▸ SHORT TASK: Give back, exactly as written, the lines from the beginning of the listing through the one that contains "return colour".

▸ COLLECTED MATERIAL:

━━━━━━

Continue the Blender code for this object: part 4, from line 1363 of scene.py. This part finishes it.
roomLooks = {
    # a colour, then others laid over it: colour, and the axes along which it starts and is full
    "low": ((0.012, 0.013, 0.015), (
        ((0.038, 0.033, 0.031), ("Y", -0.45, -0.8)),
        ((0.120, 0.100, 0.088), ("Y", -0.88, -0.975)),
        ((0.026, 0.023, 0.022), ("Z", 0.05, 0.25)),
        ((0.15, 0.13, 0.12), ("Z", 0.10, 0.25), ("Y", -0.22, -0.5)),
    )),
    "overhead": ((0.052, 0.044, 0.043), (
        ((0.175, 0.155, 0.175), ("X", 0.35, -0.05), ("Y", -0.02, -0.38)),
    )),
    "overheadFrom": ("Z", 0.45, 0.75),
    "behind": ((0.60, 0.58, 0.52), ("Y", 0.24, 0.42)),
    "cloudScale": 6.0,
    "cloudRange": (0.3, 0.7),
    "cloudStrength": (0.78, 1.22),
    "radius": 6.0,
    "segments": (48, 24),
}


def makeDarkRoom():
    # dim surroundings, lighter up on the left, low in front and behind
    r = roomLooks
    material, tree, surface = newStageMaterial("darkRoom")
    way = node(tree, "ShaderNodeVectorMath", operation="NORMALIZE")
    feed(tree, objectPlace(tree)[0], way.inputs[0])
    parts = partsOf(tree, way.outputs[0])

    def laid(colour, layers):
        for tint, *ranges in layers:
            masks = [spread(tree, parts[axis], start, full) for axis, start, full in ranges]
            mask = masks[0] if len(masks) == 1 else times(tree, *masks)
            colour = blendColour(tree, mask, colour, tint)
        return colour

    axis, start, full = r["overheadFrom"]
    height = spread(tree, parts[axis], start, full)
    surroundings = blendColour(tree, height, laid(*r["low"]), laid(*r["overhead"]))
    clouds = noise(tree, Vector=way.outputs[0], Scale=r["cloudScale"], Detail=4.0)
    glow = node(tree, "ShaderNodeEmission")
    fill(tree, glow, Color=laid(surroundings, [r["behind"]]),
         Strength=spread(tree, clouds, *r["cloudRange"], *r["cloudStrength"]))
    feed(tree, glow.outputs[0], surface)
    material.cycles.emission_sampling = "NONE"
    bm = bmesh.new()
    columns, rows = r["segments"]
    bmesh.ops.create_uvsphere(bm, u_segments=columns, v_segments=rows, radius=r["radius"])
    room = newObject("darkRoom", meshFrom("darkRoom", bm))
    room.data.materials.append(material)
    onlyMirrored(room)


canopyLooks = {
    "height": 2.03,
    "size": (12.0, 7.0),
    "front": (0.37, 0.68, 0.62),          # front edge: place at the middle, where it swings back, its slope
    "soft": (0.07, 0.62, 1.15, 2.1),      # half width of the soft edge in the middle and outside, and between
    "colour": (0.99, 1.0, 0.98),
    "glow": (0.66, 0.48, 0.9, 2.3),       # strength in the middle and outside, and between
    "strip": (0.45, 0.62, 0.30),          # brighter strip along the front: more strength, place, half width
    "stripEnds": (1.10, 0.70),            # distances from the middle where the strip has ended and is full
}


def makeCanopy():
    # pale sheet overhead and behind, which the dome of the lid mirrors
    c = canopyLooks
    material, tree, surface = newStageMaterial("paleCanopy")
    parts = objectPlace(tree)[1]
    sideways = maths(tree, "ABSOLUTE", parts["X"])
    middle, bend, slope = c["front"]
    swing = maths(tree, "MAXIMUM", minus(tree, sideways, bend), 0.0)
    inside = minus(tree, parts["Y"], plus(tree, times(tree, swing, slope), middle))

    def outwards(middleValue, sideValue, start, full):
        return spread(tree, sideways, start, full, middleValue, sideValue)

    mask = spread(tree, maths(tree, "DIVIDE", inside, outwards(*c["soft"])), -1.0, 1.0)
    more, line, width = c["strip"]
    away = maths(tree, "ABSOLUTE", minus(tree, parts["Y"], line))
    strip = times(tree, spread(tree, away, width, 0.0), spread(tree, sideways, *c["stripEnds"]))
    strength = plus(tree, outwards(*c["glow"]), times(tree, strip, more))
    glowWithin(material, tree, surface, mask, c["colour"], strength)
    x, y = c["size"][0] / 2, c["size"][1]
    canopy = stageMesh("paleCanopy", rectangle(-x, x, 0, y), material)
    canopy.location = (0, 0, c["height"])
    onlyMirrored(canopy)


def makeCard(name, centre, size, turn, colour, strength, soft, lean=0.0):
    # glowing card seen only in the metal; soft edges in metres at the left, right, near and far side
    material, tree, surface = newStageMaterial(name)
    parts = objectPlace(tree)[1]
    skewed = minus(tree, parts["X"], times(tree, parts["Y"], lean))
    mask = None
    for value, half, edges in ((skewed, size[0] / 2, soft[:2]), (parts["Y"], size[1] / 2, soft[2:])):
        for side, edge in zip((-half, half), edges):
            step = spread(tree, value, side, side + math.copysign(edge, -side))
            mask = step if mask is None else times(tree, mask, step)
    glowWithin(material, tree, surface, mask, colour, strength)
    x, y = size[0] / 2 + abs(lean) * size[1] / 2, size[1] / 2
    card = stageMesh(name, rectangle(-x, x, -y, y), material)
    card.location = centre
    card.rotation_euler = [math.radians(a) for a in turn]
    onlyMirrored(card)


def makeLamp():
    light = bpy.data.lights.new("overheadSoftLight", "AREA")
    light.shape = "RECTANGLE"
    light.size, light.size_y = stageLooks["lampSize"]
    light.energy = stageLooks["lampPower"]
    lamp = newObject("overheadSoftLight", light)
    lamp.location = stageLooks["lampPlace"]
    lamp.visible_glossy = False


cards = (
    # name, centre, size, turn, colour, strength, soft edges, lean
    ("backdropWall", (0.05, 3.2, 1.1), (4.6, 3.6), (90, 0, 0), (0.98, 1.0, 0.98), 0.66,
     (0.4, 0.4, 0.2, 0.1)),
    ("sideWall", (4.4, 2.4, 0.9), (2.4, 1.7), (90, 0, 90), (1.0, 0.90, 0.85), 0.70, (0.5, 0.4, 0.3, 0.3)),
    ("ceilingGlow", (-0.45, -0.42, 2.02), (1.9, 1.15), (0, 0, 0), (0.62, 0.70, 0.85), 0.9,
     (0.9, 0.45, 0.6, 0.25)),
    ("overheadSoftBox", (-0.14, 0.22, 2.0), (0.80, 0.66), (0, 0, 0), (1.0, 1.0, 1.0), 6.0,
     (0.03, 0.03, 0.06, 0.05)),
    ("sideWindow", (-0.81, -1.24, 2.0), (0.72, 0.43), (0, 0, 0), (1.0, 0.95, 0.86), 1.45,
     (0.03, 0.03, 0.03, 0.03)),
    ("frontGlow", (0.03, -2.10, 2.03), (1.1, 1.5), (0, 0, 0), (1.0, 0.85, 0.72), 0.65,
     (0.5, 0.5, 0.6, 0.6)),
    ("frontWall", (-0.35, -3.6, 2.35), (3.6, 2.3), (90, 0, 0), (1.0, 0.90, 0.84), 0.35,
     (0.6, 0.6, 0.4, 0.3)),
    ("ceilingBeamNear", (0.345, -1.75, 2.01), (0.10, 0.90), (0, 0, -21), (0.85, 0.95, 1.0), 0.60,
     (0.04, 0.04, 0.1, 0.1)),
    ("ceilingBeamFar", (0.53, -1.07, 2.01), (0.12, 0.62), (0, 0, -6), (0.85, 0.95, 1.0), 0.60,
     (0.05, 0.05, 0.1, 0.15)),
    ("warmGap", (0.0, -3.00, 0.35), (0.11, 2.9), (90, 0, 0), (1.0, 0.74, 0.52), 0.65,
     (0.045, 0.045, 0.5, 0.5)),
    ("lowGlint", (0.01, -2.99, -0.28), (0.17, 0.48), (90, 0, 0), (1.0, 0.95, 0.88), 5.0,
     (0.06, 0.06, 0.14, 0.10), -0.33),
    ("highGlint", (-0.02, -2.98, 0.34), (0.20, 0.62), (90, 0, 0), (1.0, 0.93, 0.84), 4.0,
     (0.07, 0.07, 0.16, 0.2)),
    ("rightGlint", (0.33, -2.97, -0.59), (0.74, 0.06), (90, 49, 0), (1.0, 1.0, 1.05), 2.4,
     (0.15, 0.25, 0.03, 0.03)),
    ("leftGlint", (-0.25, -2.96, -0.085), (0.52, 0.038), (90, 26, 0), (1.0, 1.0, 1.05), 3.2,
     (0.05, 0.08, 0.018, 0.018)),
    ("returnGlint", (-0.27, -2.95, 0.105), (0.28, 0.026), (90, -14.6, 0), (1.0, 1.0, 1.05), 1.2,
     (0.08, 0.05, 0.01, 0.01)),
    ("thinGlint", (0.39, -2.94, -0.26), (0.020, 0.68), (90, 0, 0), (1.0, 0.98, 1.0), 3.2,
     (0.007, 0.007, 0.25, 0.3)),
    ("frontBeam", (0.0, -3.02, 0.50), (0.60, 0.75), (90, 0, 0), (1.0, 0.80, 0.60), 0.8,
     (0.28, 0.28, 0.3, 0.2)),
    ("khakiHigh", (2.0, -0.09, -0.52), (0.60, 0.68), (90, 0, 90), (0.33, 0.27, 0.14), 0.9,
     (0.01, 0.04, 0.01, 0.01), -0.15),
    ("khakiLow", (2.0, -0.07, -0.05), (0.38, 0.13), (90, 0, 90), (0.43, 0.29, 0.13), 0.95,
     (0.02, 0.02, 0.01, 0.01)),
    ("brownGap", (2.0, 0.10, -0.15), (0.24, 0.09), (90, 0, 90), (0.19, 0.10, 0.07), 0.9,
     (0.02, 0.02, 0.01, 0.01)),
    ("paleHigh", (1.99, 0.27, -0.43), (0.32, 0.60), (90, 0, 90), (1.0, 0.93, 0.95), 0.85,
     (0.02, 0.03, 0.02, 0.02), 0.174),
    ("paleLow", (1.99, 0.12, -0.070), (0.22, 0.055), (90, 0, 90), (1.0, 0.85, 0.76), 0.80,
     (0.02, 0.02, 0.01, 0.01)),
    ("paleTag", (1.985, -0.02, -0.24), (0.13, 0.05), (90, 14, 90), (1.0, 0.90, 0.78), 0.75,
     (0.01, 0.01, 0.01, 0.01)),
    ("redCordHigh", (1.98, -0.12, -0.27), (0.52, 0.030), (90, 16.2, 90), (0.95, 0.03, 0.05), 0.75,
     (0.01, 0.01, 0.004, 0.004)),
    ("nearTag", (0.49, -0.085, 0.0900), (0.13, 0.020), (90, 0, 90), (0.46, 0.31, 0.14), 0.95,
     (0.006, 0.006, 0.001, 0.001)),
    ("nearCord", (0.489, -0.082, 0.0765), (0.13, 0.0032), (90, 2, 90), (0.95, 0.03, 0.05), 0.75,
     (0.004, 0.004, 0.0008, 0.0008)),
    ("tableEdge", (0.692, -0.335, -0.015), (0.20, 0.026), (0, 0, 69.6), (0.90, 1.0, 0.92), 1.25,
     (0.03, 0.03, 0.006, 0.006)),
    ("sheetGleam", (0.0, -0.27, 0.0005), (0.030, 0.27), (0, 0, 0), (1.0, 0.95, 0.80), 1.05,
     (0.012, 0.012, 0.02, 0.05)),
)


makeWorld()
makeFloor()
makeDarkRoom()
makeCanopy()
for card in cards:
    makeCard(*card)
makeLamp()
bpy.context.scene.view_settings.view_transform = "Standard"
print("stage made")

━━━━━━

▸ TASK SOLUTION:
Continue the Blender code for this object: part 4, from line 1363 of scene.py. This part finishes it.
roomLooks = {
    # a colour, then others laid over it: colour, and the axes along which it starts and is full
    "low": ((0.012, 0.013, 0.015), (
        ((0.038, 0.033, 0.031), ("Y", -0.45, -0.8)),
        ((0.120, 0.100, 0.088), ("Y", -0.88, -0.975)),
        ((0.026, 0.023, 0.022), ("Z", 0.05, 0.25)),
        ((0.15, 0.13, 0.12), ("Z", 0.10, 0.25), ("Y", -0.22, -0.5)),
    )),
    "overhead": ((0.052, 0.044, 0.043), (
        ((0.175, 0.155, 0.175), ("X", 0.35, -0.05), ("Y", -0.02, -0.38)),
    )),
    "overheadFrom": ("Z", 0.45, 0.75),
    "behind": ((0.60, 0.58, 0.52), ("Y", 0.24, 0.42)),
    "cloudScale": 6.0,
    "cloudRange": (0.3, 0.7),
    "cloudStrength": (0.78, 1.22),
    "radius": 6.0,
    "segments": (48, 24),
}


def makeDarkRoom():
    # dim surroundings, lighter up on the left, low in front and behind
    r = roomLooks
    material, tree, surface = newStageMaterial("darkRoom")
    way = node(tree, "ShaderNodeVectorMath", operation="NORMALIZE")
    feed(tree, objectPlace(tree)[0], way.inputs[0])
    parts = partsOf(tree, way.outputs[0])

    def laid(colour, layers):
        for tint, *ranges in layers:
            masks = [spread(tree, parts[axis], start, full) for axis, start, full in ranges]
            mask = masks[0] if len(masks) == 1 else times(tree, *masks)
            colour = blendColour(tree, mask, colour, tint)
        return colour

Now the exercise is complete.